Nature developed some fantastic mechanisms to ease our survival. They help us be focused on what is most important in that situation.
What nature didn’t do, however, is add a switch to these tools and mechanisms to turn them off, when the intention is to thrive.
What distinguishes thriving from survival is the need for safety. When thriving, there is a sense of being grounded and of being safe to pursue what one is pursuing. When there is a presence of anxiety, nature assumes that survival is at stake and focuses the person’s attention on reacting to the signal this anxiety sends.
Denial is one of the mechanisms that enable focus. It reduces the amount of available information by making it invisible to the mind.
When thriving, this mechanism isn’t available by itself. That is, almost all existing information can reach us without being filtered by denial. It easily creates overwhelm when trying to process all the information.

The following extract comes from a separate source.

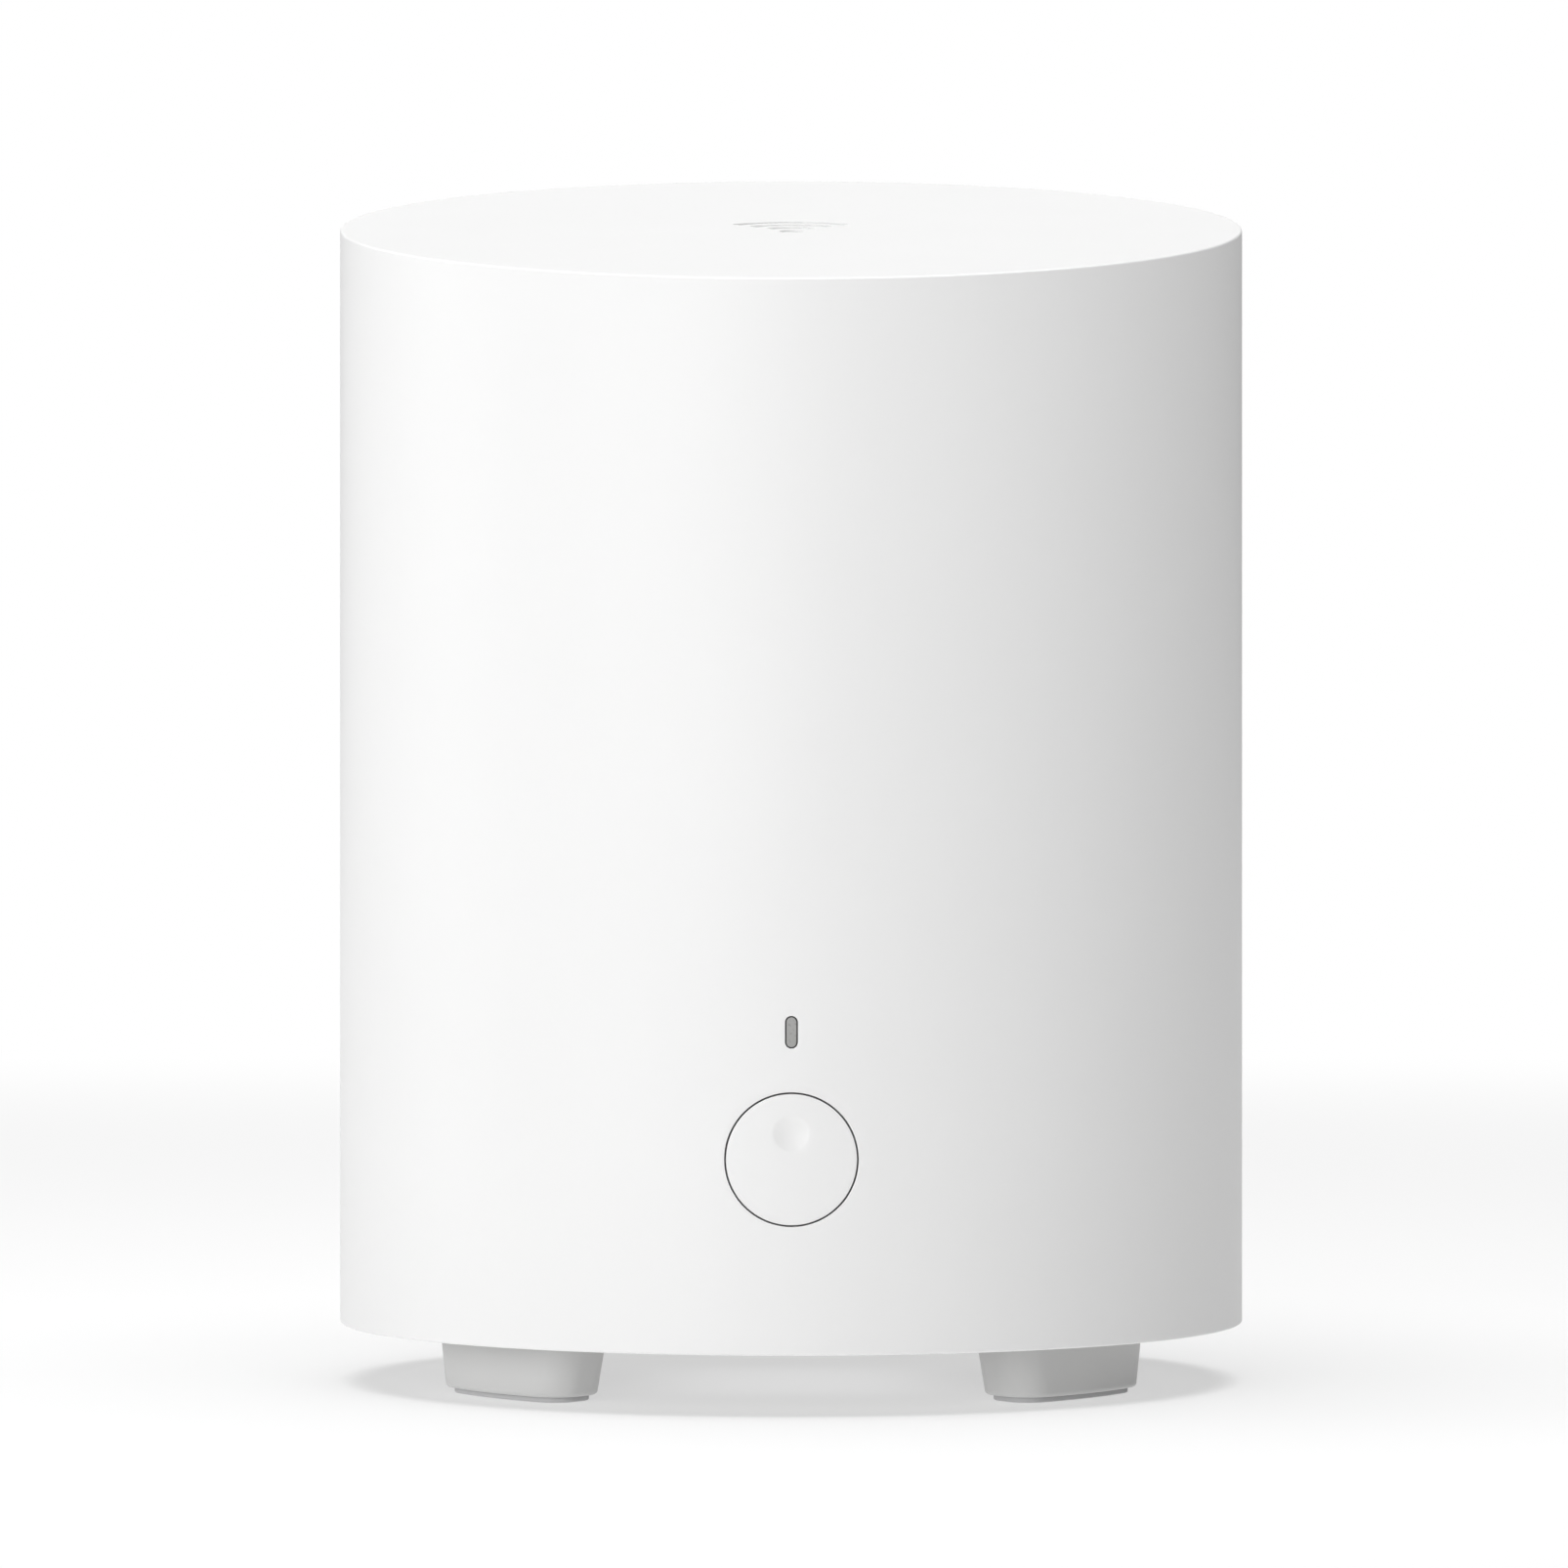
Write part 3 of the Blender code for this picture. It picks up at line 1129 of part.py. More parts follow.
def make_antennas():
    """Two bands on each side: a strip against the frame's post, and its thin lead to the board."""
    lead_x = STRIP_OUT + GAP + LEAD_DIAMETER / 2
    for side_name, side in (("left", -1), ("right", 1)):
        for band, (low, high, feed_z, end_x, end_z) in ANTENNA_BANDS.items():
            left, right = sorted((side * STRIP_IN, side * STRIP_OUT))
            strip = f"antenna_{band}_{side_name}"
            add_box(strip, (left, STRIP_FRONT, low), (right, STRIP_REAR, high), ANTENNA_BOARD)
            fall = feed_z - end_z
            route = [
                (side * lead_x, STRIP_FRONT + 0.0035, feed_z),
                (side * lead_x, STRIP_FRONT - 0.0002, feed_z - 0.02 * fall),
                (side * (STRIP_IN - 0.0003), STRIP_FRONT - 0.0018, feed_z - 0.15 * fall),
                (side * (STRIP_IN - 0.0050), STRIP_FRONT - 0.0012, feed_z - 0.60 * fall),
                (side * (end_x + 0.0012), BOARD_FRONT - 0.0040, end_z),
                (side * end_x, BOARD_FRONT - 0.0003, end_z),
            ]
            make_wire(f"antenna_lead_{band}_{side_name}", route, LEAD_DIAMETER, CABLE_JACKET)


# ================================================================ the whole object
make_shell()
make_button()
make_light_pipe()
make_front_bracket()
make_front_board()
make_mesh_switch()
make_ribbon()
make_inner_screws()
make_base()
make_label()
make_feet()
make_port_bay()
for socket_number, socket_x in enumerate(LAN_X, 1):
    make_lan_socket(socket_number, socket_x)
make_power_socket()
make_frame()
make_main_board()
make_chips()
make_reset_switch()
make_antennas()
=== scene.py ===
"""Looks of the mesh wifi node: a fine surface for each visible piece, materials, light and camera."""

from math import asin, cos, hypot, pi, radians, sin, sqrt, tan

import bmesh
import bpy
from mathutils import Matrix, Vector


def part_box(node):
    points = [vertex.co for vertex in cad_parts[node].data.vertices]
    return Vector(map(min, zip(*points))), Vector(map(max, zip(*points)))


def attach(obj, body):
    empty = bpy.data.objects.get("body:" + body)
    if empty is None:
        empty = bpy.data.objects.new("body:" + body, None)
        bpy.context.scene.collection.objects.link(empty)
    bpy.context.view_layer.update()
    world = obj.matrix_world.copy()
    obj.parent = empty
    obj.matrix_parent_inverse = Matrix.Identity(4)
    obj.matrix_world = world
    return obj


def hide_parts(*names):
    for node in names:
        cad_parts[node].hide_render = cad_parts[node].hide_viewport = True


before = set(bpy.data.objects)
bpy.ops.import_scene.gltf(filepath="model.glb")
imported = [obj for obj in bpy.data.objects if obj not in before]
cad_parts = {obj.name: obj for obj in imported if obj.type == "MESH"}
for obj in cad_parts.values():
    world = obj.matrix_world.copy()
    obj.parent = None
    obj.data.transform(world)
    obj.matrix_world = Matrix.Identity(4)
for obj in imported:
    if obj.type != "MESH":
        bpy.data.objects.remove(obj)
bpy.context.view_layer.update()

MM = 0.001
SHARP_ANGLE = 35  # degrees between faces, over which an edge is drawn sharp
SHADING_WEIGHT = 80

# ---------------------------------------------------------------- sizes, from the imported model
shell_low, shell_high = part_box("outer_shell")
BODY_RADIUS = shell_high.x
RIM_HEIGHT = shell_low.z
WALL = 2.2 * MM
SLOPE_ANGLE = radians(10)
TOP_SLOPE = tan(SLOPE_ANGLE)
AXIS_HEIGHT = 127.87 * MM  # low enough for the sharp rim to stay inside the CAD box
RIM_ROUND = 0.25 * MM
TOP_BANDS = (0.15 * MM, 1.5 * MM)
EDGE_ROUND = 0.05 * MM
SIGN_DEPTH = 0.2 * MM
SIGN_REACH = 20 * MM  # the sign lies within this reach of the axis

cap_low, cap_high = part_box("mesh_button")
FLANGE_RADIUS = cap_high.x
BUTTON_HEIGHT = (cap_low.z + cap_high.z) / 2
BUTTON_RADIUS = FLANGE_RADIUS - 0.9 * MM
BUTTON_GAP = 0.18 * MM
FLANGE_FACE = -46.8 * MM
FLANGE_THICKNESS = 0.9 * MM
STEM_RADIUS = 1.8 * MM
DIMPLE_RISE = 2.7 * MM
DIMPLE_RADIUS = 1.9 * MM
DIMPLE_DEPTH = 0.34 * MM

pipe_low, pipe_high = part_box("light_pipe")
LIGHT_HEIGHT = (pipe_low.z + pipe_high.z) / 2
LIGHT_WIDTH = 1.08 * MM
LIGHT_LENGTH = 3.14 * MM
LIGHT_GAP = 0.13 * MM

bay_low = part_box("port_bay")[0]
socket_low, socket_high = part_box("lan_socket_1")
SOCKET_HEIGHT = (socket_low.z + socket_high.z) / 2
SOCKET_FACE = socket_high.y
PANEL_FACE = SOCKET_FACE + 0.2 * MM
PANEL_THICKNESS = 1.8 * MM
BAY_HALF_WIDTH = 25.0 * MM
BAY_HALF_HEIGHT = 8.5 * MM
BAY_CORNER = 2.5 * MM
BAY_EDGE_ROUND = 0.35 * MM

BAY_WALL = 1.5 * MM
BAY_OUTER_REACH = BODY_RADIUS - WALL - 0.3 * MM
LAN_X = [(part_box(f"lan_socket_{n}")[0].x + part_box(f"lan_socket_{n}")[1].x) / 2 for n in (1, 2)]
LAN_HALF = ((socket_high.x - socket_low.x) / 2, (socket_high.z - socket_low.z) / 2)
power_low, power_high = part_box("power_socket")
POWER_X = (power_low.x + power_high.x) / 2
POWER_HALF = ((power_high.x - power_low.x) / 2, (power_high.z - power_low.z) / 2)

base_low, base_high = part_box("base_plate")
BASE_RADIUS = base_high.x
BASE_BOTTOM = base_low.z
BASE_LIP_TOP = base_high.z
BASE_TOP = BASE_LIP_TOP - 1.0 * MM
RESET_PLACE = [(low + high) / 2 for low, high in zip(*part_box("reset_plunger"))][:2]
SCREW_REACH = 38.0 * MM

FOOT_ANGLES = {"front_left": -51.25, "front_right": 51.25, "rear_right": 128.75, "rear_left": 231.25}
PAD_OUTER = 41.2 * MM
PAD_INNER = 34.4 * MM
PAD_HALF_ANGLE = radians(14.2)
PAD_CORNER = 2.6 * MM


# ---------------------------------------------------------------- mesh helpers
class Skin:
    """Collects points and faces, then makes them into one object."""

    def __init__(self):
        self.points = []
        self.faces = []

    def add(self, point):
        self.points.append(tuple(point))
        return len(self.points) - 1

    def ring(self, points):
        return [self.add(point) for point in points]

    def face(self, *corners):
        self.faces.append(corners)

    def bridge(self, first, second, closed=True):
        """A band of quads between two rows of points with the same count."""
        count = len(first)
        for k in range(count if closed else count - 1):
            after = (k + 1) % count
            self.face(first[k], first[after], second[after], second[k])

    def tower(self, rings):
        """A closed skin over rings of points, with a flat face on the first and the last."""
        rows = [self.ring(points) for points in rings]
        for lower, upper in zip(rows, rows[1:]):
            self.bridge(lower, upper)
        self.face(*rows[0][::-1])
        self.face(*rows[-1])

    def make(self, name, materials, sharp_angle=SHARP_ANGLE, weighted=True):
        mesh = bpy.data.meshes.new(name)
        mesh.from_pydata(self.points, [], self.faces)
        return finish_piece(name, mesh, materials, sharp_angle, weighted)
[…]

That’s where creative use of denial helps. The task is to develop a negative skill, that is to learn to select the type of information one pays attention to. It’s about being clear as to what one wants to ignore as much as what one actively seeks out.
Learning this negative skill is difficult.
It means going against the sense of failure when letting go of something one started to pay attention to or read. It means to be able to feel dumb when others are focused on the newest hype and wonder why you don’t know anything about it.
A soothing thought may be, that there is so much information around, that one can’t know it all.